When interstellar gas enters one of these denser zones, it gets compressed. That compression triggers the collapse of giant molecular clouds, igniting new stars. The hottest, most massive young stars burn bright blue and die within a few million years, so they never travel far from the arm where they were born. This is why spiral arms glow so brightly: they’re lit up by freshly formed stars, even though the wave itself is made of nothing more exotic than a gravitational pattern moving through the disk. Older, dimmer stars pass through the arms without much fanfare, which is why the regions between arms aren’t empty, just less luminous.
Two Kinds of Spiral Arms
Not all spiral galaxies look the same, and they don’t all form their arms the same way. Astronomers generally recognize two broad categories.
Grand design spirals have two prominent, well-defined arms that sweep cleanly around the galaxy. These are the textbook spirals, and their structure is typically driven either by a central bar of stars or by the gravitational pull of a nearby companion galaxy. M51, the Whirlpool Galaxy, is a classic example. Its striking two-armed pattern formed largely because a smaller companion galaxy has orbited past it twice, each close encounter generating a strong two-armed wave that spread from the outer disk inward over about 120 million years. Simulations show the galaxy transitioned from a patchy, irregular spiral to a grand design spiral during these interactions.
Flocculent spirals look messier, with short, fragmented arm segments rather than sweeping global patterns. These form through a chain-reaction process in star formation. Inside a large molecular cloud, a pocket of massive, hot young stars ignites. Their intense radiation, stellar winds, and eventual supernova explosions compress nearby gas, triggering a new round of star formation next door. Meanwhile, the original pocket burns out as its raw material gets blown away. Because the galaxy is rotating differentially, each successive generation of stars trails slightly behind the last, and the chain of star-forming regions gets dragged into a loose spiral shape. The result is spiral structure, but a ragged, patchwork version rather than the clean two-armed sweep of a grand design galaxy.
What Bars Do to Spiral Structure
Roughly two-thirds of spiral galaxies, including the Milky Way, have a bar: an elongated concentration of stars stretching across the center. Bars aren’t just decoration. They act as gravitational engines that funnel gas inward and help organize the disk into spiral patterns.
Bars form when the orbits of stars near the galaxy’s center become unstable and lock into elongated paths that reinforce each other. The surrounding dark matter halo plays a role in determining whether and how quickly a bar develops. In galaxies sitting inside highly concentrated halos, multiple short-lived arm patterns compete early on, and a bar only grows after those patterns fade. In galaxies with less concentrated halos, a bar can spring up more directly from a single unstable mode in the disk. Once established, a bar channels gas along its length toward the center, feeding both new star formation and, in many cases, the galaxy’s central black hole. The spiral arms often connect to the ends of the bar, extending outward like streamers.

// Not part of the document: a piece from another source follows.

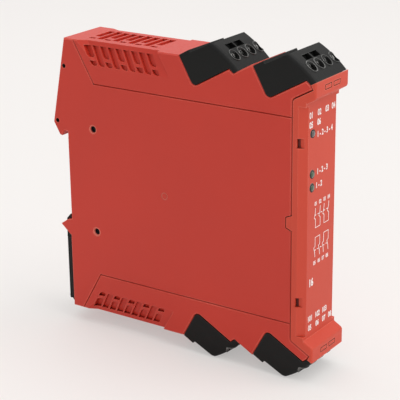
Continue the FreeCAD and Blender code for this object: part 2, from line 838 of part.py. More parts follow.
# boards and components
def main_board():
    rear = -wall - board_gap
    tall = top - wall - board_gap
    low = pocket_height - board_drop
    upper = [(-seam_depth - board_ahead, low), (board_setback - pocket_depth_y, low),
             (board_setback - pocket_depth_y, tall), (rear, tall)]
    board = prism(upper + flipped(upper), -board_left, board_face)
    notch = box(-board_left - 1, board_face + 1, -wall - arm_length - 1 - board_gap, 0,
                -stem_top - stem_height - spring_length - ledge_thick - board_gap,
                -stem_top + latch_gap + 1)
    pins = [solid for group in all_header_pins() for solid in group.Solids]
    return board.cut([notch] + pins)


def logic_board():
    return box(logic_right - board_thick, logic_right, -logic_front,
               logic_length - logic_front, -logic_height / 2, logic_height / 2)


def board_connector():
    """Pin strip that joins the two boards."""
    y = connector_inset - logic_front
    return box(board_face, logic_right - board_thick, y - connector_thick / 2,
               y + connector_thick / 2, -connector_height / 2, connector_height / 2)


def relay(side):
    """Sealed relay with a stepped lid, standing on the main board."""
    y = -relay_rear - relay_length
    low = side * relay_spread - relay_height / 2
    body = box(board_face, board_face + relay_thick - lid_height, y, -relay_rear,
               low, low + relay_height)
    lid = box(board_face, board_face + relay_thick, y + lid_inset, -relay_rear - lid_inset,
              low + lid_inset, low + relay_height - lid_inset)
    return fuse([body, lid])


def transformer():
    """Core with a bobbin flange on each side of the winding."""
    y, size = -pocket_depth_y - transformer_ahead, transformer_size
    core = box(board_face, board_face + transformer_thick, y - size / 2, y + size / 2,
               -size / 2, size / 2)
    ends = [box(board_face, board_face + transformer_thick - flange_inset,
                y - size / 2 + flange_inset, y + size / 2 - flange_inset,
                side * size / 2, side * (size / 2 + flange_length))
            for side in (1, -1)]
    return fuse([core] + ends)


def capacitors():
    return [Part.makeCylinder(capacitor_radius, capacitor_length,
                              Vector(board_face, y, side * capacitor_height), Vector(1, 0, 0))
            for side in (1, -1) for y in (-capacitor_rear, -capacitor_rear - capacitor_pitch)]


def chips():
    """One microcontroller for each channel, on the logic board's inner face."""
    face = logic_right - board_thick
    y = chip_inset - logic_front
    return [box(face - chip_thick, face, y - chip_size / 2, y + chip_size / 2,
                side * chip_height - chip_size / 2, side * chip_height + chip_size / 2)
            for side in (1, -1)]


def leds():
    front = -face_depth + bezel_wall + guide_thick + board_gap
    return [box(board_face, board_face + led_size, front, front + led_depth,
                z - led_size / 2, z + led_size / 2) for z in window_heights]


def save(name, shapes):
    solids = [solid for shape in shapes for solid in shape.Solids]
    whole = solids[0] if len(solids) == 1 else Part.makeCompound(solids)
    if not whole.isValid():
        raise ValueError(name + " is not valid")
    whole.exportStep("parts/" + name + ".step")
    print(name, len(solids), [round(value, 2) for value in
                              (whole.BoundBox.XLength, whole.BoundBox.YLength,
                               whole.BoundBox.ZLength)])


def main():
    os.makedirs("parts", exist_ok=True)
    save("housing", [housing()])
    save("front_bezel", [front_bezel()])
    save("light_guide", [light_guide()])
    for name, index, side in (("top_rear", 0, 1), ("top_front", 1, 1),
                              ("bottom_rear", 0, -1), ("bottom_front", 1, -1)):
        save("plug_" + name, [placed(plug(side), index, side)])
        save("contacts_" + name, [placed(contacts(side), index, side)])
        for number, x in enumerate(pole_positions(), 1):
            save("screw_%s_%d" % (name, number), [placed(screw(x), index, side)])
            save("cage_%s_%d" % (name, number), [placed(cage(x), index, side)])
    save("pin_headers", pocket_shapes(header))
    save("header_pins", all_header_pins())
    save("din_latch", [din_latch()])
    save("latch_spring", [latch_spring()])
    save("main_board", [main_board()])
    save("logic_board", [logic_board()])
    save("board_connector", [board_connector()])
    save("relay_k1", [relay(1)])
    save("relay_k2", [relay(-1)])
    save("transformer", [transformer()])
    save("capacitors", capacitors())
    save("chips", chips())
    save("leds", leds())


main()
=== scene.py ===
import json
import math
import bpy
from mathutils import Matrix, Vector

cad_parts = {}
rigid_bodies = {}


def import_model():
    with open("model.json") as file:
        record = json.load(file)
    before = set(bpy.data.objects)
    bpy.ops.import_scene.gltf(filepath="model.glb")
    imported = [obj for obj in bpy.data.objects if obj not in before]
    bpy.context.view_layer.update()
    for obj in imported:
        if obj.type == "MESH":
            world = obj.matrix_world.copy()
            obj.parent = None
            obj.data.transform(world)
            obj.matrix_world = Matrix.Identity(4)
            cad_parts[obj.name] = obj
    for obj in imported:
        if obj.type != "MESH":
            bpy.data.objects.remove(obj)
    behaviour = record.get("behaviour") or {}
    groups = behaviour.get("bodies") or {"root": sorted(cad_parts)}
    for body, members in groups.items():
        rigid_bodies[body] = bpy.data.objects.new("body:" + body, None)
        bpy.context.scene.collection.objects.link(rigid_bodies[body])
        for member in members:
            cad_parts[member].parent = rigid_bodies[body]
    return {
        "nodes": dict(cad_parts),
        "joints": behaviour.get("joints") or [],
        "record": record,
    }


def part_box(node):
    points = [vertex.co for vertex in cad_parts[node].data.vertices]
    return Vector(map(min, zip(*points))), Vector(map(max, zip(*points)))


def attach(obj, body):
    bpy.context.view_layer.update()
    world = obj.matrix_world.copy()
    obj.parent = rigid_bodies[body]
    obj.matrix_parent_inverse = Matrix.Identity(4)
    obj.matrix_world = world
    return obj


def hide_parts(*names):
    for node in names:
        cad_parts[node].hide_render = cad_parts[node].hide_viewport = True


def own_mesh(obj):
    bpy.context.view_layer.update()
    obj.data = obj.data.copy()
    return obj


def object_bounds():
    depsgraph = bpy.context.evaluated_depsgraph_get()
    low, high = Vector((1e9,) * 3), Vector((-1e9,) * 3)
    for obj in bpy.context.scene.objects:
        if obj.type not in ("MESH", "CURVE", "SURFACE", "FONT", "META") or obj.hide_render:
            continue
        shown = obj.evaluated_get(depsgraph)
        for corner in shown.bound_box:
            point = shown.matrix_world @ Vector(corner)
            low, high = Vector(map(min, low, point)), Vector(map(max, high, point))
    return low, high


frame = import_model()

cadBox = [list(corner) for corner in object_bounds()]
cadNodes = frame["nodes"]
print("frame loaded:", len(cadNodes), "nodes")


# small helpers for materials
class Wire:
    # a shader socket that can be used in plain sums
    def __init__(self, paint, socket):
        self.paint = paint
        self.socket = socket

    def sum(self, operation, *terms):
        inputs = dict(enumerate(terms))
        return self.paint.node("ShaderNodeMath", {"operation": operation}, inputs)

    def __add__(self, other):
        return self.sum("ADD", self, other)

    def __radd__(self, other):
        return self.sum("ADD", other, self)

    def __sub__(self, other):
        return self.sum("SUBTRACT", self, other)

    def __rsub__(self, other):
        return self.sum("SUBTRACT", other, self)

    def __mul__(self, other):
        return self.sum("MULTIPLY", self, other)

    def __rmul__(self, other):
        return self.sum("MULTIPLY", other, self)

    def over(self, other):
        return self.sum("GREATER_THAN", self, other)

    def under(self, other):
        return self.sum("LESS_THAN", self, other)

    def fold(self, height):
        # up to the height and back down, again and again
        return self.sum("PINGPONG", self, height)

    def spread(self, low, high):
        # 0 at low, 1 at high and held there
        settings = {"interpolation_type": "SMOOTHSTEP"}
        inputs = {"Value": self, "From Min": low, "From Max": high}
        return self.paint.node("ShaderNodeMapRange", settings, inputs)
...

The Anatomy of a Spiral Galaxy
A spiral galaxy is built from three nested components, each with very different mass. The central bulge, a dense ball of older stars, spans roughly 1.5 kiloparsecs (about 5,000 light-years) across and contains around 23 billion solar masses on average. The flat disk, where the spiral arms live, stretches about three times wider and holds around 57 billion solar masses. Together, the bulge and disk account for the visible part of the galaxy.

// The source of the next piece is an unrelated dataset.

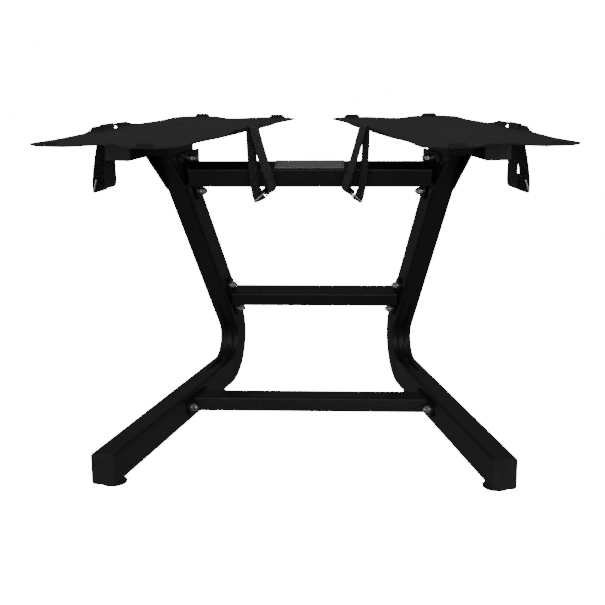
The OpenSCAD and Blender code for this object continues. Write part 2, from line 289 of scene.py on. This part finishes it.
def along_bend(p):
    """A point's distance along the tube's inner face from the bend's start, its distance out from
    the bend's centre side, and its share of the bend, or None where it is on a straight."""
    flat = Vector((p.y - BEND.y, p.z - BEND.z))
    angle = math.atan2(flat.x, -flat.y)
    turn = math.pi / 2 + LEAN
    inner = BEND_R - TUBE_H / 2
    if p.y <= BEND.y and p.z < BEND.z:
        return p.y - BEND.y, BEND.z - p.z, None
    if 0 <= angle <= turn:
        return angle * inner, flat.length, angle / turn
    run = (p - BEND).dot(UP)
    return turn * inner + run, (p - BEND).dot(Vector((0, math.cos(LEAN), math.sin(LEAN)))), None


def side_tube(name):
    """The bent side tube with its pressed groove and the creases on the bend's side walls."""
    bpy.ops.object.select_all(action="DESELECT")
    bpy.ops.mesh.primitive_plane_add(size=1)
    obj = bpy.context.object
    obj.name = obj.data.name = name
    for v in obj.data.vertices:
        v.co = (TUBE_W * (v.co.x + 0.5), -LEG_FRONT, LEG_MID + TUBE_H * v.co.y)
    edit(obj)
    bpy.ops.mesh.select_all(action="SELECT")
    bpy.ops.mesh.bevel(offset=TUBE_R, offset_type="OFFSET", segments=4, affect="VERTICES")
    top = LEG_MID + TUBE_H / 2
    pick(obj, lambda p: p.z > top - 1e-5, "edges")
    bpy.ops.mesh.subdivide(number_cuts=15)
    for x in (0, TUBE_W):
        pick(obj, lambda p: abs(p.x - x) < 1e-5, "edges")
        bpy.ops.mesh.subdivide(number_cuts=5)
    bpy.ops.mesh.select_all(action="SELECT")
    runs = [LEG_FRONT + BEND.y - GROOVE_LEG - 0.01] + [(GROOVE_LEG + 0.01) / 11] * 11
    for run in runs:
        bpy.ops.mesh.extrude_region_move(TRANSFORM_OT_translate={"value": (0, run, 0)})
    bpy.ops.mesh.spin(steps=STEPS, angle=-math.pi / 2 - LEAN, center=BEND, axis=(1, 0, 0))
    for run in [(GROOVE_UP + 0.01) / 10] * 10 + [0.46]:
        bpy.ops.mesh.extrude_region_move(TRANSFORM_OT_translate={"value": UP * run})
    bpy.ops.mesh.select_all(action="SELECT")
    bpy.ops.mesh.bisect(plane_co=(0, 0, SEAT_Z), plane_no=(0, 0, 1), use_fill=True, clear_outer=True)
    bpy.ops.object.mode_set(mode="OBJECT")
    arc = (BEND_R - TUBE_H / 2) * (math.pi / 2 + LEAN)
    for v in obj.data.vertices:
        s, r, share = along_bend(v.co)
        level = (r - (BEND_R - TUBE_H / 2)) / TUBE_H
        if level < 0.02:
            middle = arc / 2
            reach = (middle + GROOVE_LEG) if s < middle else (middle + GROOVE_UP)
            fade = max(0.0, 1 - abs(s - middle) / reach)
            half = 0.0012 + 0.0105 * fade ** 0.75
            cross = max(0.0, 1 - (abs(v.co.x - TUBE_W / 2) / half) ** 2) if fade > 0 else 0.0
            depth = (0.0015 + 0.006 * fade) * cross * min(1.0, fade * 8)
            if share is not None:
                away = (v.co - BEND)
                away.x = 0
                v.co += away.normalized() * depth
            elif s < 0:
                v.co.z -= depth
            else:
                v.co += Vector((0, math.cos(LEAN), math.sin(LEAN))) * depth
        elif share is not None and min(v.co.x, TUBE_W - v.co.x) < 1e-5:
            step = round(share * STEPS) % 4
            crease = (1.0, 0.15, 0.0, 0.15)[step] * 0.0013 * (1 - level) ** 0.6
            v.co.x += crease if v.co.x < TUBE_W / 2 else -crease
    return obj


def placed(obj, matrix, left):
    """Applies a place to a piece's mesh, mirrored for the left side."""
    obj.data.transform((MIRROR if left else Matrix.Identity(4)) @ matrix)
    outward(obj)


def copied(obj, name):
    twin = obj.copy()
    twin.data = obj.data.copy()
    twin.name = twin.data.name = name
    bpy.context.scene.collection.objects.link(twin)
    return twin


right_tube = side_tube("right_side_tube_bent")
left_tube = copied(right_tube, "left_side_tube_bent")
for obj, side in ((right_tube, "right"), (left_tube, "left")):
    placed(obj, FRAME_AT, side == "left")
    only(obj)
    bpy.ops.object.shade_smooth_by_angle(angle=math.radians(28))
    to_slots(obj, coat)
    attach(obj, "stand")
    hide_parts(side + "_side_tube")

# ---- straps ----
WEB_W, WEB_T = 50.0, 1.5
HINGE = Vector((144.42, 0, 5.66))


def arc_points(centre, radius, angles):
    return [(centre[0] + radius * math.cos(math.radians(a)),
             centre[1] + radius * math.sin(math.radians(a))) for a in angles]


def web_line(drop, ring, folded):
    """The webbing's middle line in millimetres: across from the hinge, and up."""
    def low(points):
        return [(a, b - drop) for a, b in points]
    ring_a = (-4.5, -drop)
    ring_b = (ring_a[0] + ring[0], ring_a[1] + ring[1])
    line = low([(-8, 19), (-7.9, 14), (-7.1, 10.5), (-5.6, 6.4)])
    line += arc_points(ring_a, 2.75, range(60, -181, -30))
    line += low([(-8.6, 7), (-9.8, 17), (-10.3, 37)]) + [(-9.6, -75), (-8, -48), (-5.6, -20)]
    line += arc_points((0, 0), 3.35, range(180, -1, -30))
    if folded:
        pocket = (ring_b[0] - 1.2, ring_b[1] + 1.8)
        line += [(6, -20), (10, -48), (15, -75)]
        line += low([(20.5, 36), (23.2, 25), (23.4, 19), (21.6, 14), (18.4, 10.9)])
        line += arc_points(pocket, 5.15, (-90, -120, -150, -180, -210, -240, -265))
        line += low([(16.6, 21.6), (18, 27), (18, 33), (17, 41)])
    else:
        pocket = (ring_b[0] - 1.9, ring_b[1] + 1.4)
        line += [(5.2, -20), (8.2, -48), (11.5, -75)]
        line += low([(14.5, 36), (16.8, 20), (17, 12.5), (15.2, 7.6), (11, 5.8), (6, 8.6), (1, 14.4)])
        line += arc_points(pocket, 5.15, (-130, -160, -190, -220, -250, -275))
        line += low([(2.8, 29.4), (6.6, 26.6), (8.6, 21.5)])
    return line


def strap(name, side, place, lean, line, left):
    """A webbing strap: one edge of the width drawn out along its line, then given its thickness."""
    turn = math.radians(lean)

    def at(point, t):
        a = point[0] * math.cos(turn) - point[1] * math.sin(turn)
        b = point[0] * math.sin(turn) + point[1] * math.cos(turn)
        p = TRAY_AT @ (Vector((side * HINGE.x - a, place + t, HINGE.z + b)) * MM)
        return Vector((-p.x, p.y, p.z)) if left else p

    bpy.ops.object.select_all(action="DESELECT")
    bpy.ops.mesh.primitive_plane_add(size=1)
    obj = bpy.context.object
    obj.name = obj.data.name = name
    for v in obj.data.vertices:
        v.co = at(line[0 if v.co.y < 0 else 1], -WEB_W / 2 if v.co.x < 0 else WEB_W / 2)
    edit(obj)
    end = at(line[1], 0)
    pick(obj, lambda p: (p - end).length < WEB_W * 0.51 * MM
         and abs((p - end).length - WEB_W / 2 * MM) < 1e-6, "edges")
    for before, after in zip(line[1:], line[2:]):
        bpy.ops.mesh.extrude_region_move(
            TRANSFORM_OT_translate={"value": at(after, 0) - at(before, 0)})
    bpy.ops.object.mode_set(mode="OBJECT")
    lengths = [0.0]
    for before, after in zip(line, line[1:]):
        lengths.append(lengths[-1] + math.dist(before, after))
    mapped = obj.data.uv_layers.active or obj.data.uv_layers.new(name="web")
    ends = [(i, t, at(p, t * WEB_W / 2)) for i, p in enumerate(line) for t in (-1, 1)]
    where = {v.index: min(ends, key=lambda e: (e[2] - v.co).length) for v in obj.data.vertices}
    for loop in obj.data.loops:
        i, t, _ = where[loop.vertex_index]
        mapped.data[loop.index].uv = (t * WEB_W / 2, lengths[i])
    applied(obj, "SOLIDIFY", thickness=WEB_T * MM, offset=0, use_even_offset=True)
    applied(obj, "BEVEL", width=0.0004, segments=1, limit_method="ANGLE",
            angle_limit=math.radians(62))
    applied(obj, "SUBSURF", levels=2, render_levels=2, boundary_smooth="PRESERVE_CORNERS")
    only(obj)
    bpy.ops.object.mode_set(mode="EDIT")
    bpy.ops.mesh.select_all(action="SELECT")
    bpy.ops.mesh.normals_make_consistent(inside=False)
    bpy.ops.object.mode_set(mode="OBJECT")
    bpy.ops.object.shade_smooth_by_angle(angle=math.radians(50))
    to_slots(obj, webbing)
    return obj


# kind, side of the tray, place along it, lean in degrees, drop, and the ring's far side from its near
STRAPS = (("outer", 1, -10, -7.9, 127, (4.4, 23.8)),
          ("inner", -1, 15, 7.2, 137, (20.5, 14)))
for left in (True, False):
    for kind, side, place, lean, drop, ring in STRAPS:
        body = f"{'left' if left else 'right'}_{kind}_strap"
        line = web_line(drop, ring, kind == "inner")
        piece = strap(body + "_webbing", side, place, lean, line, left)
        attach(piece, body)
        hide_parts(body)

# ---- camera ----
lens = bpy.data.cameras.new("camera")
camera = bpy.data.objects.new("camera", lens)
bpy.context.scene.collection.objects.link(camera)
bpy.context.scene.camera = camera
lens.sensor_width = 36
lens.lens = 1100 / 605 * lens.sensor_width
lens.clip_end = 50
camera.location = (0.0859, -2.1131, 0.748)
camera.rotation_euler = (math.pi / 2 - 0.229, 0.006, 0.046)

# ---- light and floor ----
BACKDROP_SEEN, BACKDROP_LIGHT = 16.0, 0.12  # strength to the camera, and to everything else
FLOOR_GLOW = 16.0


def lamp(name, place, target, size, power):
    """A soft square lamp that faces a target."""
    light = bpy.data.lights.new(name, "AREA")
    light.size = size
    light.energy = power
    obj = bpy.data.objects.new(name, light)
    bpy.context.scene.collection.objects.link(obj)
    obj.location = place
    obj.rotation_euler = (Vector(target) - Vector(place)).to_track_quat("-Z", "Y").to_euler()


lamp("front_lamp", (0.2, -3.6, 1.0), (0, 0, 0.3), 2.2, 42)
lamp("left_lamp", (-3.0, -1.2, 1.3), (0, 0, 0.3), 1.6, 22)
lamp("right_lamp", (3.0, -1.2, 1.3), (0, 0, 0.3), 1.6, 22)
lamp("top_lamp", (0, 0.6, 3.2), (0, 0, 0.3), 2.4, 5)
world = bpy.data.worlds.new("studio")
bpy.context.scene.world = world
world.use_nodes = True
backdrop = world.node_tree.nodes["Background"]
backdrop.inputs[0].default_value = (1, 1, 1, 1)
path = world.node_tree.nodes.new("ShaderNodeLightPath")
seen = Wire(world.node_tree, path.outputs["Is Camera Ray"]) * BACKDROP_SEEN + BACKDROP_LIGHT
world.node_tree.links.new(seen.out, backdrop.inputs[1])

bpy.ops.object.select_all(action="DESELECT")
bpy.ops.mesh.primitive_plane_add(size=30)
floor = bpy.context.object
floor.name = "floor"
paper, finish_paper = new_material("pale_floor")
to_slots(floor, finish_paper(Base_Color=paper.noise(3, 2).tint((0.9, 0.9, 0.9), (0.94, 0.94, 0.94)),
                             Roughness=0.9, Specular_IOR_Level=0.1,
                             Emission_Color=(1, 1, 1, 1), Emission_Strength=FLOOR_GLOW))
floor.visible_diffuse = False
floor.visible_glossy = False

But both are dwarfed by the dark matter halo, an invisible sphere of matter extending out to roughly 630,000 light-years. The halo contains so much mass that the bulge and disk together make up only about 6 percent of the galaxy’s total. This enormous unseen component shapes the rotation curve of the galaxy, keeping stars at all distances orbiting at similar speeds and creating the conditions under which density waves and spiral patterns can persist.
Spirals Formed Surprisingly Early
Astronomers long assumed spiral structure required a galaxy to settle into a calm, mature disk before arms could develop. The James Webb Space Telescope has challenged that timeline. The oldest known spiral galaxy, named Zhúlóng after a creature from Chinese mythology, existed just one billion years after the Big Bang. Detected at a distance corresponding to 12.5 billion light-years of light-travel time, it shows that the conditions for spiral structure, a rotating disk with enough mass and gas, could come together far earlier in cosmic history than previously expected.
Why Some Galaxies Are Spiral and Others Aren’t
Whether a galaxy ends up as a spiral, an elliptical, or something in between depends largely on its history of collisions and its gas supply. Spiral galaxies are rich in cold gas, which provides the raw material for ongoing star formation and allows density waves to produce visible arms. Elliptical galaxies, by contrast, have typically exhausted or lost their gas through major mergers that scrambled any disk structure into a featureless blob of old stars.
Along the classification system first devised by Edwin Hubble, spirals range from tightly wound arms with large central bulges (type Sa) to loosely wound arms with small bulges (type Sc). This sequence also tracks with color and star-formation activity: tightly wound spirals tend to be redder and quieter, while loosely wound ones are bluer and more actively forming stars. The progression from ellipticals through tight spirals to loose spirals reflects a real physical continuum in how much gas a galaxy retains and how actively it converts that gas into new stars.